One wrote for Playboy, another for an ad agency, and me for a trade magazine.
Unlike the punker squatters who lived on the top floor, we actually paid rent and had running water.
The people in the neighborhood hated us because we represented the change that pushed them out.
Hard to believe a guy who earned $14,000 a year as a writer for Sporting Goods Business magazine could represent an influx of money and higher rent.
Anyway, after working all day on Times Square in a suit and tie, I'd come back to the East Village and dress all in black to join the other creatures of the night.
The Tompkins Park Riots took place that year, when the homeless "tent city" was torn down by the police.
Downtown Beirut bar was in full swing, along with The Aztec, and Grassroots Tavern. The Holiday Cocktail Lounge was the epicenter of it all, with $1.25 top shelf drinks.
Many of the buildings on St. Mark's were boarded up and condemned.
"Liz and Ronnie" stood on the corner of 1st and St. Mark's selling herb...till Liz just disappeared one day...probably dead.
I basically lived on one piece of pizza a day since all of my money went to rent and subway tokens.
It was probably the most colorful time of my life.
On weekend nights I'd go to Baird Jones' Underground club because it had no cover...or to The Ritz to see the Ramones...or the Cat Club to see Circus of Power and Cycle Sluts from Hell.
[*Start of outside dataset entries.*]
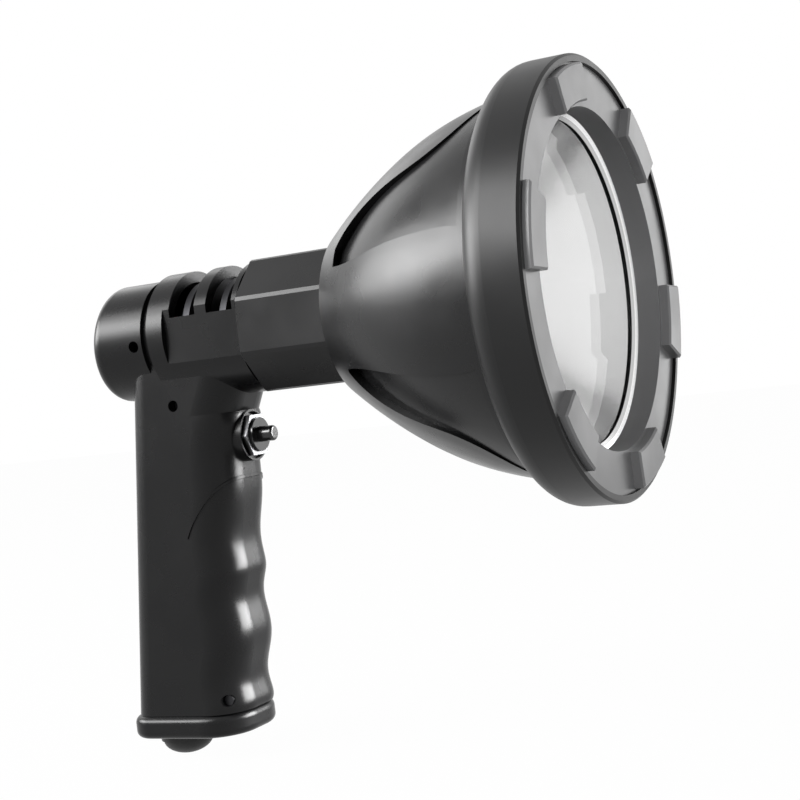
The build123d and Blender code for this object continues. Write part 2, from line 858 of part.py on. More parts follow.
# Insulating sleeve round the nose, which carries the reflector's throat
with BuildPart() as reflector_seat:
    with BuildSketch(station(bell_x)):
        Circle(throat_radius + reflector_wall)
        Circle(nose_radius + fit_clearance, mode=Mode.SUBTRACT)
    extrude(amount=throat_x - bell_x)

pieces["reflector_seat"] = reflector_seat

# Light source on the end of the nose
emitter_x = nose_x + led_board_thickness
with BuildPart() as led_board:
    with BuildSketch(station(nose_x)):
        Circle(led_board_radius)
        with PolarLocations(led_screw_circle, 2):
            Circle(led_screw_shank + fit_clearance, mode=Mode.SUBTRACT)
    extrude(amount=led_board_thickness)
pieces["led_board"] = led_board

with BuildPart() as led_emitter:
    with BuildSketch(station(emitter_x)):
        RectangleRounded(emitter_side, emitter_side, emitter_base / 2)
    extrude(amount=emitter_base)
    with BuildSketch(profile_plane(focus_x)):
        with BuildLine():
            Line((0, 0), (0, emitter_dome))
            CenterArc((0, 0), emitter_dome, 0, quarter_turn)
            Line((0, 0), (emitter_dome, 0))
        make_face()
    revolve(axis=light_axis)
pieces["led_emitter"] = led_emitter

for place_name, side in (("left", 1), ("right", -1)):
    with BuildPart() as led_screw:
        with BuildSketch(station(emitter_x)):
            with Locations((side * led_screw_circle, 0)):
                Circle(led_screw_radius)
        extrude(amount=led_screw_head)
        with BuildSketch(station(emitter_x)):
            with Locations((side * led_screw_circle, 0)):
                Circle(led_screw_shank)
        extrude(amount=-led_screw_length)
    pieces[f"led_screw_{place_name}"] = led_screw

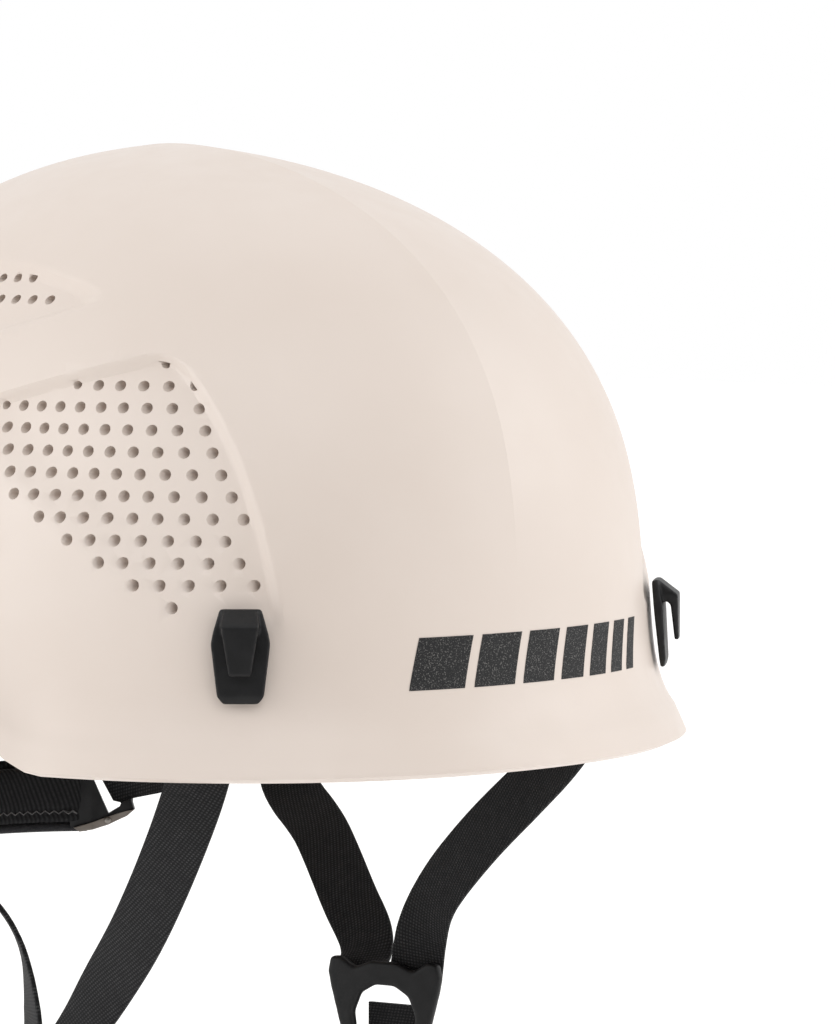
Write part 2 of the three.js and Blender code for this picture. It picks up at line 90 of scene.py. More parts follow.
# Camera, floor and light
studio = {
    "azimuth": -38, "elevation": 5.96,      # where the camera stands, in degrees
    "distance": 1.2, "lens": 156.9,         # metres, millimetres on a 36 mm sensor
    "aim": (0, 0, 0.0083),                  # the camera stands off this point
    "turn": (0.0555, 0.0382),               # look a little to the right of it and above it
    "floorDrop": 0.012, "floorSize": 12,    # metres
    "floorColour": "#f7f6f4", "floorGlow": 0.2, "worldStrength": 1.0,
    "lit": (0, 0, 0.05),                    # the lights point here
}
lights = {          # places and sizes in metres, powers in watts
    "softboxLeft": {"place": (-1.8, 0.65, 0.8), "size": (1.2, 1.5), "power": 12},
    "softboxRight": {"place": (1.5, -1.2, 1.0), "size": (1.2, 1.5), "power": 11},
    "softboxTop": {"place": (-0.5, -1.3, 1.5), "size": (1.2, 1.2), "power": 4},
}
flags = {"flagBehindCamera": {"place": (-1.15, -1.25, 0.22), "size": (2.0, 0.9)}}


def linear(hexColour):
    channels = [int(hexColour[i:i + 2], 16) / 255 for i in (1, 3, 5)]
    return [c / 12.92 if c <= 0.04045 else ((c + 0.055) / 1.055) ** 2.4 for c in channels] + [1]


def link(thing):
    bpy.context.scene.collection.objects.link(thing)
    return thing


def addCamera(form):
    azimuth, elevation = math.radians(form["azimuth"]), math.radians(form["elevation"])
    flat = math.cos(elevation)
    back = Vector((math.sin(azimuth) * flat, -math.cos(azimuth) * flat, math.sin(elevation)))
    right = Vector((math.cos(azimuth), math.sin(azimuth), 0))
    up = back.cross(right)
    look = right * form["turn"][0] + up * form["turn"][1] - back
    camera = link(bpy.data.objects.new("camera", bpy.data.cameras.new("camera")))
    camera.location = Vector(form["aim"]) + back * form["distance"]
    camera.rotation_euler = look.to_track_quat("-Z", "Y").to_euler()
    camera.data.lens = form["lens"]
    camera.data.clip_start = 0.05
    bpy.context.scene.camera = camera


def addLight(name, form):
    light = link(bpy.data.objects.new(name, bpy.data.lights.new(name, "AREA")))
    light.data.shape = "RECTANGLE"
    light.data.size, light.data.size_y = form["size"]
    light.data.energy = form["power"]
    light.location = form["place"]
    beam = Vector(studio["lit"]) - Vector(form["place"])
    light.rotation_euler = beam.to_track_quat("-Z", "Y").to_euler()


addCamera(studio)
for name, form in lights.items():
    addLight(name, form)
bpy.context.scene.view_settings.view_transform = "Standard"

world = bpy.data.worlds.new("studio")
world.use_nodes = True
world.node_tree.nodes["Background"].inputs["Color"].default_value = (1, 1, 1, 1)
world.node_tree.nodes["Background"].inputs["Strength"].default_value = studio["worldStrength"]
bpy.context.scene.world = world


# Materials
def addNode(tree, kind, inputs=None, **settings):
    node = tree.nodes.new(kind)
    for name, value in settings.items():
        setattr(node, name, value)
    for socket, value in (inputs or {}).items():
        if isinstance(value, bpy.types.NodeSocket):
            tree.links.new(value, node.inputs[socket])
        else:
            node.inputs[socket].default_value = value
    return node


def newMaterial(name, colour, roughness, shader=None):
    material = bpy.data.materials.new(name)
    material.use_nodes = True
    principled = material.node_tree.nodes["Principled BSDF"]
    principled.inputs["Base Color"].default_value = linear(colour)
    principled.inputs["Roughness"].default_value = roughness
    for socket, value in (shader or {}).items():
        principled.inputs[socket].default_value = value
    return material, material.node_tree, principled


def noiseOf(tree, millimetres, detail=3):
    place = addNode(tree, "ShaderNodeTexCoord")
    inputs = {"Vector": place.outputs["Object"], "Scale": 1000 / millimetres, "Detail": detail}
    return addNode(tree, "ShaderNodeTexNoise", inputs)


def spread(tree, value, low, high):      # a noise's middle half stretched to low..high
    inputs = {"Value": value, "From Min": 0.3, "From Max": 0.7, "To Min": low, "To Max": high}
    return addNode(tree, "ShaderNodeMapRange", inputs).outputs["Result"]


def twoColours(tree, factor, first, second):
    node = addNode(tree, "ShaderNodeMix", data_type="RGBA")
    tree.links.new(factor, node.inputs["Factor"])
    node.inputs["A"].default_value = linear(first)
    node.inputs["B"].default_value = linear(second)
    return node.outputs["Result"]


def roughen(tree, principled, height, distance, strength=1.0):     # distance in millimetres
    inputs = {"Height": height, "Distance": distance * mm, "Strength": strength}
    bump = addNode(tree, "ShaderNodeBump", inputs)
    tree.links.new(bump.outputs["Normal"], principled.inputs["Normal"])


# Injection-moulded ABS: satin and nearly even, with a faint orange-peel ripple in its highlights
def mouldedAbs():
    material, tree, principled = newMaterial("mouldedAbs", "#d2c5bb", 0.4, {"IOR": 1.53})
    cloud = noiseOf(tree, 60).outputs["Fac"]
    colour = twoColours(tree, spread(tree, cloud, 0, 1), "#d1c4ba", "#d5c9c0")
    tree.links.new(colour, principled.inputs["Base Color"])
    tree.links.new(spread(tree, noiseOf(tree, 9).outputs["Fac"], 0.36, 0.46), principled.inputs["Roughness"])
    roughen(tree, principled, noiseOf(tree, 1.6, 2).outputs["Fac"], 0.012)
    return material


# Moulded nylon with a spark-eroded grain: soft grey highlights on the edges, a dull face
def mouldedNylon(name="mouldedNylon", dark="#0e0e0f", light="#161617"):
    material, tree, principled = newMaterial(name, dark, 0.45, {"Specular IOR Level": 0.27})
    grain = noiseOf(tree, 0.35, 2).outputs["Fac"]
    colour = twoColours(tree, spread(tree, noiseOf(tree, 4).outputs["Fac"], 0, 1), dark, light)
    tree.links.new(colour, principled.inputs["Base Color"])
    tree.links.new(spread(tree, grain, 0.38, 0.55), principled.inputs["Roughness"])
    roughen(tree, principled, grain, 0.03)
    return material


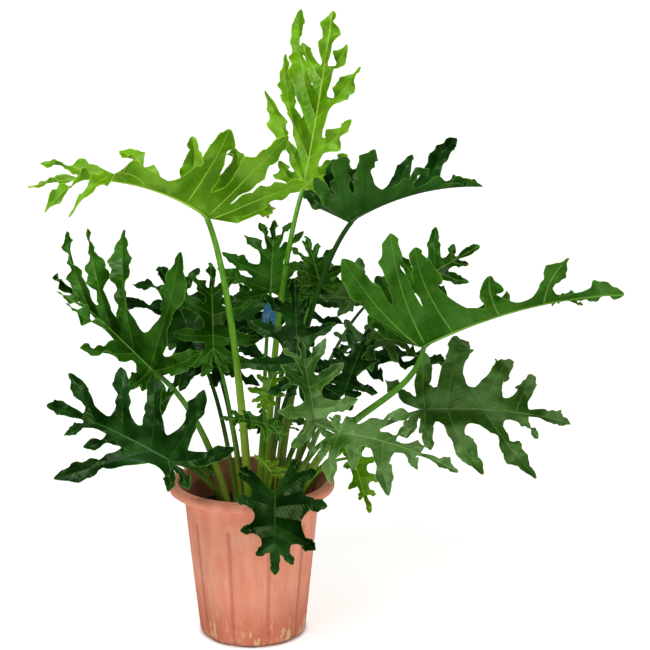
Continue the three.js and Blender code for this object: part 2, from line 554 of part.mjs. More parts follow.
// Both faces of the blade get the same triangles, and walls close it all round.
function thicken(points, faces, ribs) {
  const normals = points.map(() => new THREE.Vector3());
  for (const [a, b, c] of faces) {
    const across = points[c].clone().sub(points[a]);
    const normal = points[b].clone().sub(points[a]).cross(across);
    for (const i of [a, b, c]) normals[i].add(normal);
  }
  normals.forEach((n, i) => n.copy(ribs[i]?.normal ?? n).normalize());
  const count = points.length;
  const moved = (by) => points.map((p, i) => p.clone().addScaledVector(normals[i], by(i)));
  const upper = moved(() => BLADE_THICK / 2);
  const lower = moved((i) => -BLADE_THICK / 2 - (ribs[i]?.depth ?? 0));
  const solid = [...faces, ...faces.map(([a, b, c]) => [c + count, b + count, a + count])];
  const used = new Set(faces.flatMap(([a, b, c]) => [`${a},${b}`, `${b},${c}`, `${c},${a}`]));
  for (const pair of used) {
    const [a, b] = pair.split(",").map(Number);
    if (!used.has(`${b},${a}`)) solid.push([b, a, a + count], [b, a + count, b + count]);
  }
  return geometryFrom([...upper, ...lower], solid);
}

// The stalk rises from the soil, leans outwards and meets the blade's underside at the joint.
function stalkCurve(leaf) {
  const { along, up } = leaf.axes;
  const depth = leaf.stalk[1];
  const foot = new THREE.Vector3(...leaf.foot, SOIL.top - STALK_DEPTH);
  const end = new THREE.Vector3(...leaf.joint);
  end.addScaledVector(along, depth * 1.3).addScaledVector(up, -depth * 0.75);
  const [out1, up1, out2, up2] = leaf.lean ?? [0.2, 0.55, 0.62, 0.88];
  const between = (out, rise) =>
    new THREE.Vector3(mix(foot.x, end.x, out), mix(foot.y, end.y, out), mix(foot.z, end.z, rise));
  return new THREE.CubicBezierCurve3(foot, between(out1, up1), between(out2, up2), end);
}

function stalkTube(leaf, grow) {
  const [thick, thin] = leaf.stalk;
  return tube(leaf.curve, (t) => mix(thick, thin, t ** 0.8) + grow, STALK_SIDES, STALK_STEPS);
}

function makeLeaf(leaf) {
  const solid = toSolid(stalkTube(leaf, 0)).add(toSolid(bladeGeometry(leaf)));
  return named(leaf.name, toGeometry(solid), TONES[leaf.tone]);
}

// A sleeve of tape round the stalk, with two tails that hang down in front of it.
function makeTie() {
  const leaf = LEAVES.find(({ name }) => name === TIE.leaf);
  const [low, high] = [TIE.step, TIE.step + 1].map((i) => leaf.curve.getPointAt(i / STALK_STEPS));
  const inner = mix(...leaf.stalk, (TIE.step / STALK_STEPS) ** 0.8) + TIE.gap;
  const outer = inner + TIE.thick;
  const ring = new THREE.Shape().absarc(0, 0, outer, 0, 2 * Math.PI);
  ring.holes.push(new THREE.Path().absarc(0, 0, inner, 0, 2 * Math.PI));
  const shape = { depth: TIE.width, bevelEnabled: false, curveSegments: 8 };
  const sleeve = new THREE.ExtrudeGeometry(ring, shape);
  let tie = toSolid(sleeve.translate(0, 0, -TIE.width / 2));
  for (const [spread, turned] of TIE.tails) {
    const tail = new THREE.BoxGeometry(TIE.tailWidth, TIE.thick, TIE.tail, 1, 1, 3);
    const position = tail.attributes.position;
    for (let i = 0; i < position.count; i++) {
      const share = 0.5 - position.getZ(i) / TIE.tail;
      position.setY(i, position.getY(i) - 5 * share * share);
      position.setX(i, position.getX(i) * (1 - 0.35 * share));
    }
    tail.translate(0, 0, -TIE.tail / 2).rotateX(radians(turned)).rotateY(radians(spread));
    tie = tie.add(toSolid(tail.translate(0, TIE.thick / 2 - outer, 0)));
  }
  const place = low.clone().lerp(high, 0.5);
  const along = high.clone().sub(low).normalize();
  const turn = new THREE.Quaternion().setFromUnitVectors(new THREE.Vector3(0, 0, 1), along);
  return named("blue_tie", toGeometry(tie).applyQuaternion(turn).translate(...place.toArray()), TIE_TAPE);
}

function makeSoil() {
  let soil = toSolid(soilGeometry());
  for (const leaf of LEAVES) soil = soil.subtract(toSolid(stalkTube(leaf, HOLE_GAP)));
  return named("soil", toGeometry(soil), SOIL_EARTH);
}

LEAVES.forEach((leaf, i) => {
  leaf.seed = i + 1;
  leaf.axes = bladeAxes(leaf);
  leaf.curve = stalkCurve(leaf);
});

const plant = new THREE.Group();
plant.add(makePot(), makeSoil(), makeTie(), ...LEAVES.map(makeLeaf));

export default plant;
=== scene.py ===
"""A lacy tree philodendron in a fluted terracotta-coloured plastic pot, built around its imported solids.

The leaves follow the same rule as the solids: a plan of lobes in the flat, folded, drooped and curled
in space. Lengths in the tables are millimetres, and Blender's are metres.
"""

import math

import bpy
import numpy as np
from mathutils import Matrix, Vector


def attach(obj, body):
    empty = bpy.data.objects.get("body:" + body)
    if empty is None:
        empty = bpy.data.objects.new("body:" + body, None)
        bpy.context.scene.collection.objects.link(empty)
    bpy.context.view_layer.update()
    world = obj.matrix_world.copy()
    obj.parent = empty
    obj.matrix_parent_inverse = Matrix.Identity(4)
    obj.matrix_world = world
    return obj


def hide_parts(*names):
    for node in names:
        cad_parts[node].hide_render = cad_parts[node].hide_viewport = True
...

My friends would come into the city to visit me...and their eyes would pop out of their heads at the sights.
One night a fight spilled out of the St. Mark's Bar & Grill below us.
A skinhead and a longhair hippie were fistfighting in the street. The crowd watched and egged them on.
When they tumbled to the pavement and the skinhead tried to grab the hippie's hair, an onlooker knocked his hand away to make sure it was a fair fight...and let them continue.
That was the kind of mindset that existed on those mean streets.
Rarely did we ever venture past Tompkins Park into Alphabet City.
At that time we knew it could very well be a one-way trip.
Except on New Year's 1985...when we went to The World nightclub on Avenue C and 2nd Street to see The Ramones. The Beastie Boys, then unknown, were the opening act.
It was a scene that cannot be described.